[Do this]
Search the records below for the word "scene". Pull out each line that has it.

[Exercise data]
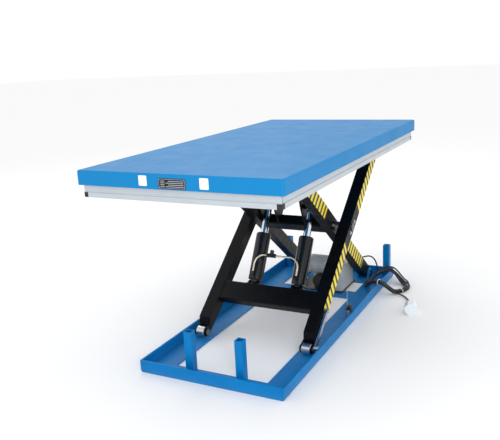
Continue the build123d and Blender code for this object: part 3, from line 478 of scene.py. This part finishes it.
def slab(shell, x, y_range, z_range, thick, material=0, corner=0.003):
    """A thin plate on the platform's end skirt, with cut corners."""
    (y0, y1), (z0, z1) = y_range, z_range
    outline = [(y0 + corner, z0), (y1 - corner, z0), (y1, z0 + corner), (y1, z1 - corner),
               (y1 - corner, z1), (y0 + corner, z1), (y0, z1 - corner), (y0, z0 + corner)]
    rings = [[(at, y, z) for y, z in outline] for at in (x, x - thick)]
    shell.loops(rings, material)


def make_labels():
    """Blank labels on the end skirt, and the nameplate's plain rules and rivets."""
    shell = Shell()
    slab(shell, SKIRT_END_X, (0.124, 0.165), (0.974, 1.018), LABEL_T)
    slab(shell, SKIRT_END_X, (-0.174, -0.132), (0.972, 1.018), LABEL_T)
    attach(shell.make("blank_labels", LABEL_WHITE), "platform")
    low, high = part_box("nameplate")
    face = low.x
    shell = Shell()
    inset, line = 0.003, 0.0012
    y0, y1, z0, z1 = low.y + inset, high.y - inset, low.z + inset, high.z - inset
    for ys, zs in (((y0, y1), (z1 - line, z1)), ((y0, y1), (z0, z0 + line)),
                   ((y0, y0 + line), (z0, z1)), ((y1 - line, y1), (z0, z1))):
        slab(shell, face, ys, zs, PRINT_T, corner=PRINT_CORNER)
    for row in range(4):
        z = z0 + 0.006 + row * 0.0075
        slab(shell, face, (y0 + 0.006, y1 - 0.034 - 0.012 * (row % 2)), (z, z + 0.0022), PRINT_T,
             corner=PRINT_CORNER)
        slab(shell, face, (y1 - 0.028, y1 - 0.008), (z, z + 0.0022), PRINT_T, corner=PRINT_CORNER)
    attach(shell.make("nameplate_rules", SILVER_PRINT), "platform")
    shell = Shell()
    for y in (low.y + 0.005, high.y - 0.005):
        for z in (low.z + 0.005, high.z - 0.005):
            shell.lathe((face, y, z), (-1, 0, 0), [(0, 0.0022), (0.0006, 0.0020), (0.001, 0.0012)], 12)
    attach(shell.make("nameplate_rivets", ZINC), "platform")


make_labels()


# ---------------------------------------------------------------- limit switch's mounting plate
def make_switch_plate():
    """Zinc plate and screws on the switch's front side."""
    low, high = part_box("limit_switch")
    plate_t, inset = 0.0015, 0.003
    y0, y1, z0, z1 = low.y + inset, high.y - inset, 0.012, 0.074
    shell = Shell()
    slab(shell, low.x, (y0, y1), (z0, z1), plate_t)
    middle = (y0 + y1) / 2
    for z in (z0 + 0.010, z1 - 0.010):
        add_bolt(shell, (low.x - plate_t, middle, z), (-1, 0, 0), 0.003)
    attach(shell.make("switch_plate", ZINC), "base")


make_switch_plate()


# ---------------------------------------------------------------- floor and light
FLOOR_HALF = 40


def floor_material():
    material = bpy.data.materials.new("floor")
    material.use_nodes = True
    shader = material.node_tree.nodes["Principled BSDF"]
    shader.inputs["Base Color"].default_value = (0.95, 0.95, 0.95, 1)
    shader.inputs["Roughness"].default_value = 0.9
    return material


def make_stage():
    """White floor, even white world and three soft lamps."""
    half = FLOOR_HALF
    floor = mesh_object("floor", [(-half, -half, 0), (half, -half, 0), (half, half, 0), (-half, half, 0)],
                        [(0, 1, 2, 3)], [floor_material()])
    world = bpy.data.worlds.new("studio")
    world.use_nodes = True
    world.node_tree.nodes["Background"].inputs["Color"].default_value = (1, 1, 1, 1)
    world.node_tree.nodes["Background"].inputs["Strength"].default_value = 1.0
    bpy.context.scene.world = world
    for name, at, size, power in (
        ("key", (-3.3, -2.0, 1.8), 1.0, 34),
        ("fill", (-4.0, 2.5, 3.5), 2.5, 8),
        ("rear", (3.0, 2.5, 4.5), 3.0, 40),
    ):
        data = bpy.data.lights.new(name, "AREA")
        data.size = size
        data.energy = power
        lamp = bpy.data.objects.new(name, data)
        lamp.location = at
        lamp.rotation_euler = (Vector((0, 0, 0.5)) - Vector(at)).to_track_quat("-Z", "Y").to_euler()
        bpy.context.scene.collection.objects.link(lamp)


make_stage()
bpy.context.scene.view_settings.view_transform = "Standard"
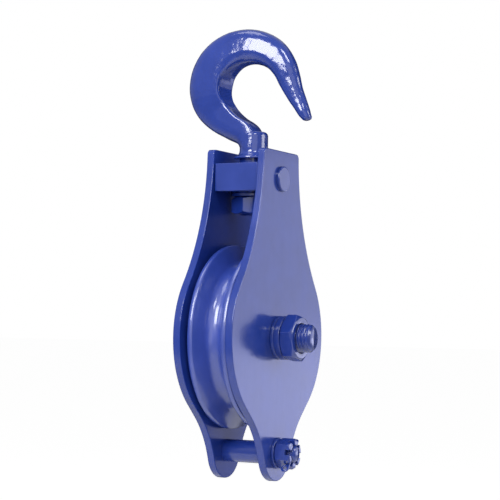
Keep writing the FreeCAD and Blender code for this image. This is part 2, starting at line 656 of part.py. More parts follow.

[Answer to this task]
Continue the build123d and Blender code for this object: part 3, from line 478 of scene.py. This part finishes it.
    bpy.context.scene.world = world
        bpy.context.scene.collection.objects.link(lamp)
bpy.context.scene.view_settings.view_transform = "Standard"